3D code data
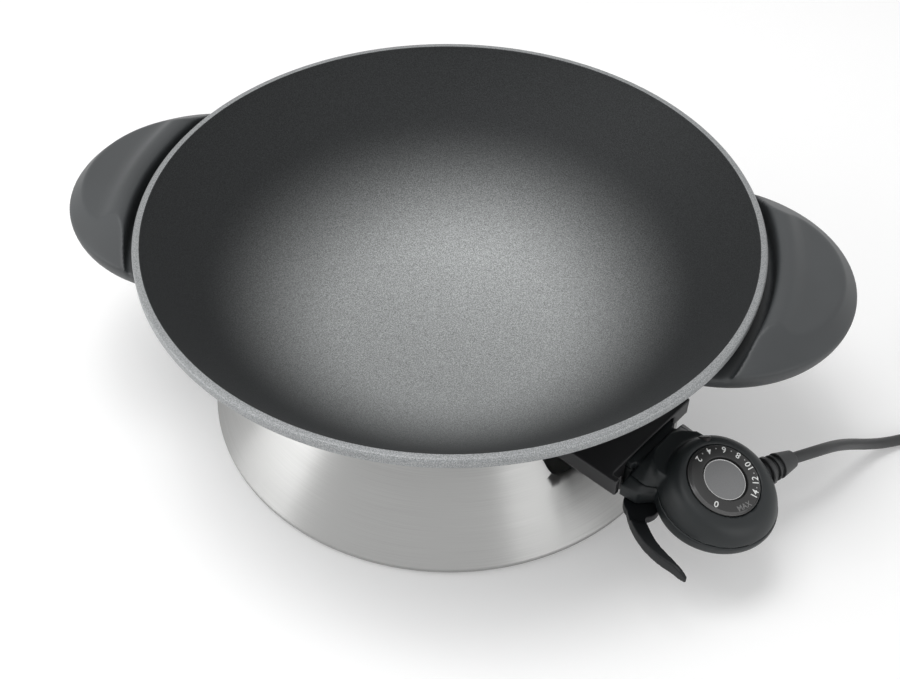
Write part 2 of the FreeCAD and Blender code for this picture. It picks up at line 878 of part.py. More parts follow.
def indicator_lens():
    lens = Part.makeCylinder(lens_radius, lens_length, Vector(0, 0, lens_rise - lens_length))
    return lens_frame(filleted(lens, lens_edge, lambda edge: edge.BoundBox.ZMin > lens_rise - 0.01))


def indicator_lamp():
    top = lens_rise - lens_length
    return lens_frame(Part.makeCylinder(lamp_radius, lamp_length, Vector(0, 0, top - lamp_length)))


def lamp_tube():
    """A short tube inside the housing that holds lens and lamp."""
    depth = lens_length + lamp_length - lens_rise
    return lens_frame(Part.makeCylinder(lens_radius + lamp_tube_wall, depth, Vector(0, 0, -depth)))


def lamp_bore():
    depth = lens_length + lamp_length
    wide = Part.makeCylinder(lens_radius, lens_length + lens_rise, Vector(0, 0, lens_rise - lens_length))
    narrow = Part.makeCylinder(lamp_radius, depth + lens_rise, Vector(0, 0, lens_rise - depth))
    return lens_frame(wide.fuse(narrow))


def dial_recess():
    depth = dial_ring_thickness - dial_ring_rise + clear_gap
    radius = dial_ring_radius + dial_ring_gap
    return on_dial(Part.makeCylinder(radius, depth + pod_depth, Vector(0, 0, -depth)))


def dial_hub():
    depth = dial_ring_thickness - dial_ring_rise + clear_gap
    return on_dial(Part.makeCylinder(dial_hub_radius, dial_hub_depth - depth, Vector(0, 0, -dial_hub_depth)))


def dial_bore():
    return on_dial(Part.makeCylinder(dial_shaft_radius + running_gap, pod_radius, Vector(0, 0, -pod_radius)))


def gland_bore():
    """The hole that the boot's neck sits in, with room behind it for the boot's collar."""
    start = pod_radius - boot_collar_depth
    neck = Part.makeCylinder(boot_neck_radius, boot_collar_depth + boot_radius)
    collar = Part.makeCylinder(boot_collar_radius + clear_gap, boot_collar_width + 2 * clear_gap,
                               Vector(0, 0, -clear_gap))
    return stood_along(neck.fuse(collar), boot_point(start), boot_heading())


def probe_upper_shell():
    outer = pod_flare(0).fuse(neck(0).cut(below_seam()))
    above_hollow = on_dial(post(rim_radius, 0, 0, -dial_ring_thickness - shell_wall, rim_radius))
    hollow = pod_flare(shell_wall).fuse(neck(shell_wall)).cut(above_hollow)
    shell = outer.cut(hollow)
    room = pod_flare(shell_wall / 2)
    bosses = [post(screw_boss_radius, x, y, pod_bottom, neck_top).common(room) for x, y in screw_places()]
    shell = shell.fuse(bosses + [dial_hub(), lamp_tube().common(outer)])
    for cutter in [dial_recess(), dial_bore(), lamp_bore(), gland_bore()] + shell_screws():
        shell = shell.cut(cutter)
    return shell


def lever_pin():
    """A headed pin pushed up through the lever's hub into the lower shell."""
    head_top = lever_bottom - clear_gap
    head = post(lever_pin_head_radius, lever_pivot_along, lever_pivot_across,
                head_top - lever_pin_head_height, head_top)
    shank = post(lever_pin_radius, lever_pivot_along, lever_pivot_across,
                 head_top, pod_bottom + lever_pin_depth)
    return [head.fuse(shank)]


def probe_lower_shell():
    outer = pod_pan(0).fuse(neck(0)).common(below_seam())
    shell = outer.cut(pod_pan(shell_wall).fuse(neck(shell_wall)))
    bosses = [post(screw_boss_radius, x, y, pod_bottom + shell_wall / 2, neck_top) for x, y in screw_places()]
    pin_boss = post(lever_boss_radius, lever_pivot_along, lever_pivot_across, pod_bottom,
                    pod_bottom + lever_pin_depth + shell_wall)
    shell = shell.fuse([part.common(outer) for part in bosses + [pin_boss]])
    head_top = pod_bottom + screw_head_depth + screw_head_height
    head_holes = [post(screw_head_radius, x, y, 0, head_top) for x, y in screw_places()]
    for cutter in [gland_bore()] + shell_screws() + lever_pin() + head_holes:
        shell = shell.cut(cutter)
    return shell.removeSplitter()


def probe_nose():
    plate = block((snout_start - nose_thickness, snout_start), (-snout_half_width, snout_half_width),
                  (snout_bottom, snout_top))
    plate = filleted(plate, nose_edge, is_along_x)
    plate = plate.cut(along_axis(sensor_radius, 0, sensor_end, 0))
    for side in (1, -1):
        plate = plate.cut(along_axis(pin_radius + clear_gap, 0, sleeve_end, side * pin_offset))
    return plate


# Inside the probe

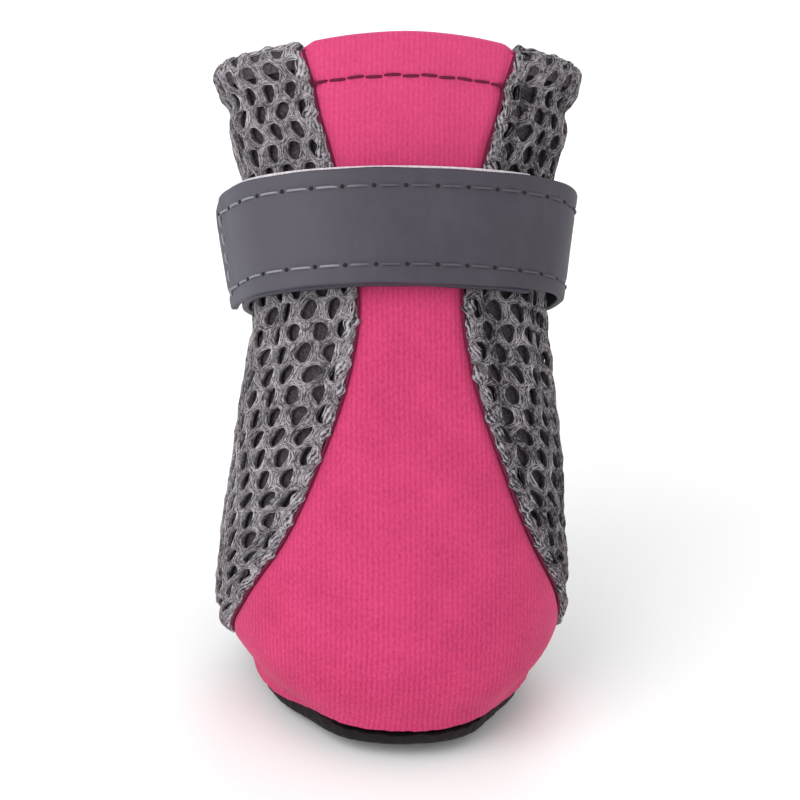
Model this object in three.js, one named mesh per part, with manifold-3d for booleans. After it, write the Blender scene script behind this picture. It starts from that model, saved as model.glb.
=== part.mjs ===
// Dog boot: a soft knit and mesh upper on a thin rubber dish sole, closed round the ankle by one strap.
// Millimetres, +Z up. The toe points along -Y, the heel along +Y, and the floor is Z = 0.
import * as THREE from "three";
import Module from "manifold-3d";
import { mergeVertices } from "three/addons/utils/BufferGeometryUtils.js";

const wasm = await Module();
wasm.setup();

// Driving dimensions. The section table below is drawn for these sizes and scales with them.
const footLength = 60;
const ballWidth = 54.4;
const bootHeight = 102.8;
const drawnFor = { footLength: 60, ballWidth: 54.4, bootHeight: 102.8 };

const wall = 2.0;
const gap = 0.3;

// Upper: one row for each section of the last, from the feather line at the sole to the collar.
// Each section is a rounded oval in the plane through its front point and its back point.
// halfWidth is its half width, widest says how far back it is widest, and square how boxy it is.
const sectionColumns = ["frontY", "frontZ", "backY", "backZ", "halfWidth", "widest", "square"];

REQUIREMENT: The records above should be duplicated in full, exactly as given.

THE RESPONSE:
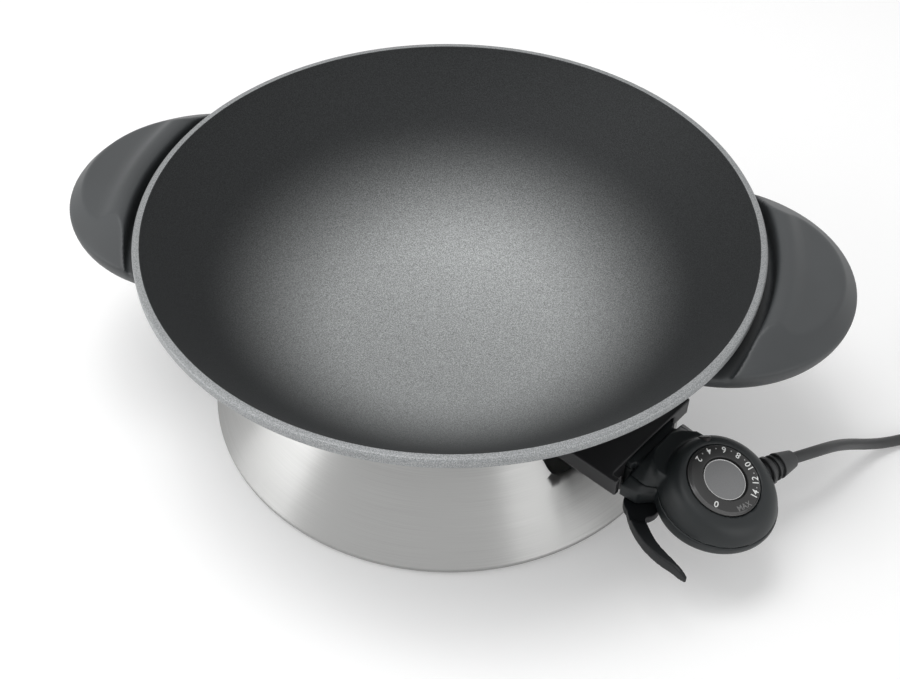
Write part 2 of the FreeCAD and Blender code for this picture. It picks up at line 878 of part.py. More parts follow.
def indicator_lens():
    lens = Part.makeCylinder(lens_radius, lens_length, Vector(0, 0, lens_rise - lens_length))
    return lens_frame(filleted(lens, lens_edge, lambda edge: edge.BoundBox.ZMin > lens_rise - 0.01))


def indicator_lamp():
    top = lens_rise - lens_length
    return lens_frame(Part.makeCylinder(lamp_radius, lamp_length, Vector(0, 0, top - lamp_length)))


def lamp_tube():
    """A short tube inside the housing that holds lens and lamp."""
    depth = lens_length + lamp_length - lens_rise
    return lens_frame(Part.makeCylinder(lens_radius + lamp_tube_wall, depth, Vector(0, 0, -depth)))


def lamp_bore():
    depth = lens_length + lamp_length
    wide = Part.makeCylinder(lens_radius, lens_length + lens_rise, Vector(0, 0, lens_rise - lens_length))
    narrow = Part.makeCylinder(lamp_radius, depth + lens_rise, Vector(0, 0, lens_rise - depth))
    return lens_frame(wide.fuse(narrow))


def dial_recess():
    depth = dial_ring_thickness - dial_ring_rise + clear_gap
    radius = dial_ring_radius + dial_ring_gap
    return on_dial(Part.makeCylinder(radius, depth + pod_depth, Vector(0, 0, -depth)))


def dial_hub():
    depth = dial_ring_thickness - dial_ring_rise + clear_gap
    return on_dial(Part.makeCylinder(dial_hub_radius, dial_hub_depth - depth, Vector(0, 0, -dial_hub_depth)))


def dial_bore():
    return on_dial(Part.makeCylinder(dial_shaft_radius + running_gap, pod_radius, Vector(0, 0, -pod_radius)))


def gland_bore():
    """The hole that the boot's neck sits in, with room behind it for the boot's collar."""
    start = pod_radius - boot_collar_depth
    neck = Part.makeCylinder(boot_neck_radius, boot_collar_depth + boot_radius)
    collar = Part.makeCylinder(boot_collar_radius + clear_gap, boot_collar_width + 2 * clear_gap,
                               Vector(0, 0, -clear_gap))
    return stood_along(neck.fuse(collar), boot_point(start), boot_heading())


def probe_upper_shell():
    outer = pod_flare(0).fuse(neck(0).cut(below_seam()))
    above_hollow = on_dial(post(rim_radius, 0, 0, -dial_ring_thickness - shell_wall, rim_radius))
    hollow = pod_flare(shell_wall).fuse(neck(shell_wall)).cut(above_hollow)
    shell = outer.cut(hollow)
    room = pod_flare(shell_wall / 2)
    bosses = [post(screw_boss_radius, x, y, pod_bottom, neck_top).common(room) for x, y in screw_places()]
    shell = shell.fuse(bosses + [dial_hub(), lamp_tube().common(outer)])
    for cutter in [dial_recess(), dial_bore(), lamp_bore(), gland_bore()] + shell_screws():
        shell = shell.cut(cutter)
    return shell


def lever_pin():
    """A headed pin pushed up through the lever's hub into the lower shell."""
    head_top = lever_bottom - clear_gap
    head = post(lever_pin_head_radius, lever_pivot_along, lever_pivot_across,
                head_top - lever_pin_head_height, head_top)
    shank = post(lever_pin_radius, lever_pivot_along, lever_pivot_across,
                 head_top, pod_bottom + lever_pin_depth)
    return [head.fuse(shank)]


def probe_lower_shell():
    outer = pod_pan(0).fuse(neck(0)).common(below_seam())
    shell = outer.cut(pod_pan(shell_wall).fuse(neck(shell_wall)))
    bosses = [post(screw_boss_radius, x, y, pod_bottom + shell_wall / 2, neck_top) for x, y in screw_places()]
    pin_boss = post(lever_boss_radius, lever_pivot_along, lever_pivot_across, pod_bottom,
                    pod_bottom + lever_pin_depth + shell_wall)
    shell = shell.fuse([part.common(outer) for part in bosses + [pin_boss]])
    head_top = pod_bottom + screw_head_depth + screw_head_height
    head_holes = [post(screw_head_radius, x, y, 0, head_top) for x, y in screw_places()]
    for cutter in [gland_bore()] + shell_screws() + lever_pin() + head_holes:
        shell = shell.cut(cutter)
    return shell.removeSplitter()


def probe_nose():
    plate = block((snout_start - nose_thickness, snout_start), (-snout_half_width, snout_half_width),
                  (snout_bottom, snout_top))
    plate = filleted(plate, nose_edge, is_along_x)
    plate = plate.cut(along_axis(sensor_radius, 0, sensor_end, 0))
    for side in (1, -1):
        plate = plate.cut(along_axis(pin_radius + clear_gap, 0, sleeve_end, side * pin_offset))
    return plate


# Inside the probe

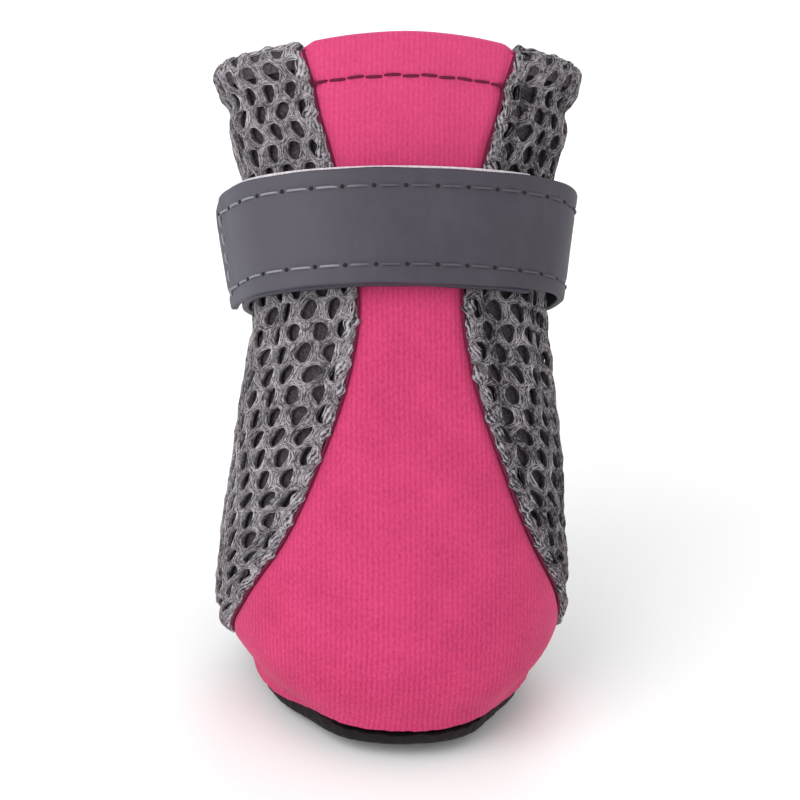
Model this object in three.js, one named mesh per part, with manifold-3d for booleans. After it, write the Blender scene script behind this picture. It starts from that model, saved as model.glb.
=== part.mjs ===
// Dog boot: a soft knit and mesh upper on a thin rubber dish sole, closed round the ankle by one strap.
// Millimetres, +Z up. The toe points along -Y, the heel along +Y, and the floor is Z = 0.
import * as THREE from "three";
import Module from "manifold-3d";
import { mergeVertices } from "three/addons/utils/BufferGeometryUtils.js";

const wasm = await Module();
wasm.setup();

// Driving dimensions. The section table below is drawn for these sizes and scales with them.
const footLength = 60;
const ballWidth = 54.4;
const bootHeight = 102.8;
const drawnFor = { footLength: 60, ballWidth: 54.4, bootHeight: 102.8 };

const wall = 2.0;
const gap = 0.3;

// Upper: one row for each section of the last, from the feather line at the sole to the collar.
// Each section is a rounded oval in the plane through its front point and its back point.
// halfWidth is its half width, widest says how far back it is widest, and square how boxy it is.
const sectionColumns = ["frontY", "frontZ", "backY", "backZ", "halfWidth", "widest", "square"];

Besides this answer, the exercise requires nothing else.